■ GIVEN EXERCISE
Each line below is to be written out in full, exactly as shown.

■ DATA SECTION
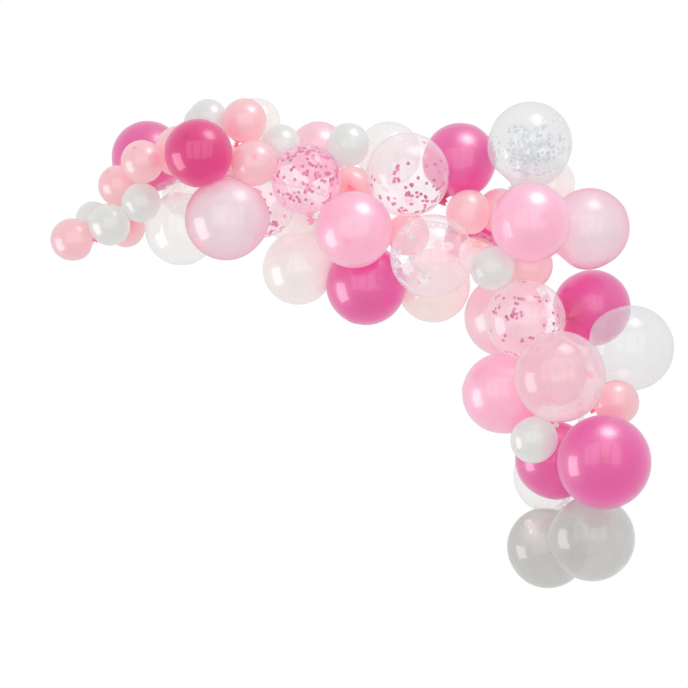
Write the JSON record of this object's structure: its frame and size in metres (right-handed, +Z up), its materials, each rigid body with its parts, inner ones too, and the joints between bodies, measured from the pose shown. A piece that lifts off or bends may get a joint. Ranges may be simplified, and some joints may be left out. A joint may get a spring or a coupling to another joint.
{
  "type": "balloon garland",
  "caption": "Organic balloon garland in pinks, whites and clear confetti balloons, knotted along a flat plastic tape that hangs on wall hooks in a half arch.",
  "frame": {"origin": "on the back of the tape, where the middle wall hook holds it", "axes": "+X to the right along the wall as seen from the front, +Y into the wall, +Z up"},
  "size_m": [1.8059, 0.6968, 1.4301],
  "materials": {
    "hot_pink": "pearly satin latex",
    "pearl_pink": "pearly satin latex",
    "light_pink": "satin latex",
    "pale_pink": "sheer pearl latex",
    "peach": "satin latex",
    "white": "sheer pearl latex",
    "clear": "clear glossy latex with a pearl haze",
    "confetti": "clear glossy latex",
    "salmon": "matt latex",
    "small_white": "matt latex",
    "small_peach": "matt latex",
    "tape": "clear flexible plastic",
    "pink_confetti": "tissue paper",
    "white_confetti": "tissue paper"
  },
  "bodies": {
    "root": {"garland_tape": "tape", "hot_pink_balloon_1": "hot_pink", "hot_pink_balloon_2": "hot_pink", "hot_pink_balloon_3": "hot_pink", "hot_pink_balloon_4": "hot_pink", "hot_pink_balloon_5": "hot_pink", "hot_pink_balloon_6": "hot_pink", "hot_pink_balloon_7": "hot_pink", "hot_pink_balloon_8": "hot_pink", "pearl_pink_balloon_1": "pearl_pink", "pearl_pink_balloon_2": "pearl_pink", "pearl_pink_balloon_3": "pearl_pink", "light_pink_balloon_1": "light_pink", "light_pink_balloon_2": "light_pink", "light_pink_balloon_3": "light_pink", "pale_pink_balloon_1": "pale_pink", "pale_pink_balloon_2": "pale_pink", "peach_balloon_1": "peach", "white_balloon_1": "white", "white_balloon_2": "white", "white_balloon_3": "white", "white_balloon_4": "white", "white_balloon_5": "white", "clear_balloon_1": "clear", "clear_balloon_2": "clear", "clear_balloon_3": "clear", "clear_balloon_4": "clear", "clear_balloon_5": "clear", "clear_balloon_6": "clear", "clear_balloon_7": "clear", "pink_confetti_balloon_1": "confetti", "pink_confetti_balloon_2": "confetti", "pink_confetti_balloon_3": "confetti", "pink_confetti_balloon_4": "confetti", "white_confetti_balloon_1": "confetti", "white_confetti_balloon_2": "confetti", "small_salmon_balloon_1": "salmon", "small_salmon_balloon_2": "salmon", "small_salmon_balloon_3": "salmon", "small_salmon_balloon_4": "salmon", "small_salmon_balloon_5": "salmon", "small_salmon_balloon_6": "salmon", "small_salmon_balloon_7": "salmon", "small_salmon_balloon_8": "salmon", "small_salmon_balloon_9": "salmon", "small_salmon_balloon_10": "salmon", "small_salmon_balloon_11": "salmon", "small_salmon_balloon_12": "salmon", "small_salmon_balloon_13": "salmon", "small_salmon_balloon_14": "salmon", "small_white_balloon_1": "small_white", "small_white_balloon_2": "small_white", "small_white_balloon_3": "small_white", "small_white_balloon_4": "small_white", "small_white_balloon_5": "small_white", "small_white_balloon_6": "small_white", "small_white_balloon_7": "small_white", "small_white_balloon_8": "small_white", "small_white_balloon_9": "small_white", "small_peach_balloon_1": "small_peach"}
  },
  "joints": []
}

■ EXERCISE RESPONSE
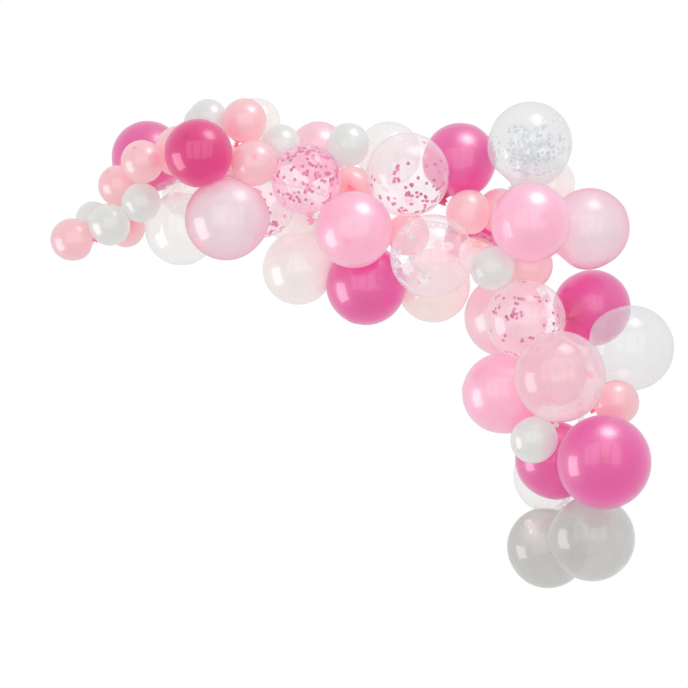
Write the JSON record of this object's structure: its frame and size in metres (right-handed, +Z up), its materials, each rigid body with its parts, inner ones too, and the joints between bodies, measured from the pose shown. A piece that lifts off or bends may get a joint. Ranges may be simplified, and some joints may be left out. A joint may get a spring or a coupling to another joint.
{
  "type": "balloon garland",
  "caption": "Organic balloon garland in pinks, whites and clear confetti balloons, knotted along a flat plastic tape that hangs on wall hooks in a half arch.",
  "frame": {"origin": "on the back of the tape, where the middle wall hook holds it", "axes": "+X to the right along the wall as seen from the front, +Y into the wall, +Z up"},
  "size_m": [1.8059, 0.6968, 1.4301],
  "materials": {
    "hot_pink": "pearly satin latex",
    "pearl_pink": "pearly satin latex",
    "light_pink": "satin latex",
    "pale_pink": "sheer pearl latex",
    "peach": "satin latex",
    "white": "sheer pearl latex",
    "clear": "clear glossy latex with a pearl haze",
    "confetti": "clear glossy latex",
    "salmon": "matt latex",
    "small_white": "matt latex",
    "small_peach": "matt latex",
    "tape": "clear flexible plastic",
    "pink_confetti": "tissue paper",
    "white_confetti": "tissue paper"
  },
  "bodies": {
    "root": {"garland_tape": "tape", "hot_pink_balloon_1": "hot_pink", "hot_pink_balloon_2": "hot_pink", "hot_pink_balloon_3": "hot_pink", "hot_pink_balloon_4": "hot_pink", "hot_pink_balloon_5": "hot_pink", "hot_pink_balloon_6": "hot_pink", "hot_pink_balloon_7": "hot_pink", "hot_pink_balloon_8": "hot_pink", "pearl_pink_balloon_1": "pearl_pink", "pearl_pink_balloon_2": "pearl_pink", "pearl_pink_balloon_3": "pearl_pink", "light_pink_balloon_1": "light_pink", "light_pink_balloon_2": "light_pink", "light_pink_balloon_3": "light_pink", "pale_pink_balloon_1": "pale_pink", "pale_pink_balloon_2": "pale_pink", "peach_balloon_1": "peach", "white_balloon_1": "white", "white_balloon_2": "white", "white_balloon_3": "white", "white_balloon_4": "white", "white_balloon_5": "white", "clear_balloon_1": "clear", "clear_balloon_2": "clear", "clear_balloon_3": "clear", "clear_balloon_4": "clear", "clear_balloon_5": "clear", "clear_balloon_6": "clear", "clear_balloon_7": "clear", "pink_confetti_balloon_1": "confetti", "pink_confetti_balloon_2": "confetti", "pink_confetti_balloon_3": "confetti", "pink_confetti_balloon_4": "confetti", "white_confetti_balloon_1": "confetti", "white_confetti_balloon_2": "confetti", "small_salmon_balloon_1": "salmon", "small_salmon_balloon_2": "salmon", "small_salmon_balloon_3": "salmon", "small_salmon_balloon_4": "salmon", "small_salmon_balloon_5": "salmon", "small_salmon_balloon_6": "salmon", "small_salmon_balloon_7": "salmon", "small_salmon_balloon_8": "salmon", "small_salmon_balloon_9": "salmon", "small_salmon_balloon_10": "salmon", "small_salmon_balloon_11": "salmon", "small_salmon_balloon_12": "salmon", "small_salmon_balloon_13": "salmon", "small_salmon_balloon_14": "salmon", "small_white_balloon_1": "small_white", "small_white_balloon_2": "small_white", "small_white_balloon_3": "small_white", "small_white_balloon_4": "small_white", "small_white_balloon_5": "small_white", "small_white_balloon_6": "small_white", "small_white_balloon_7": "small_white", "small_white_balloon_8": "small_white", "small_white_balloon_9": "small_white", "small_peach_balloon_1": "small_peach"}
  },
  "joints": []
}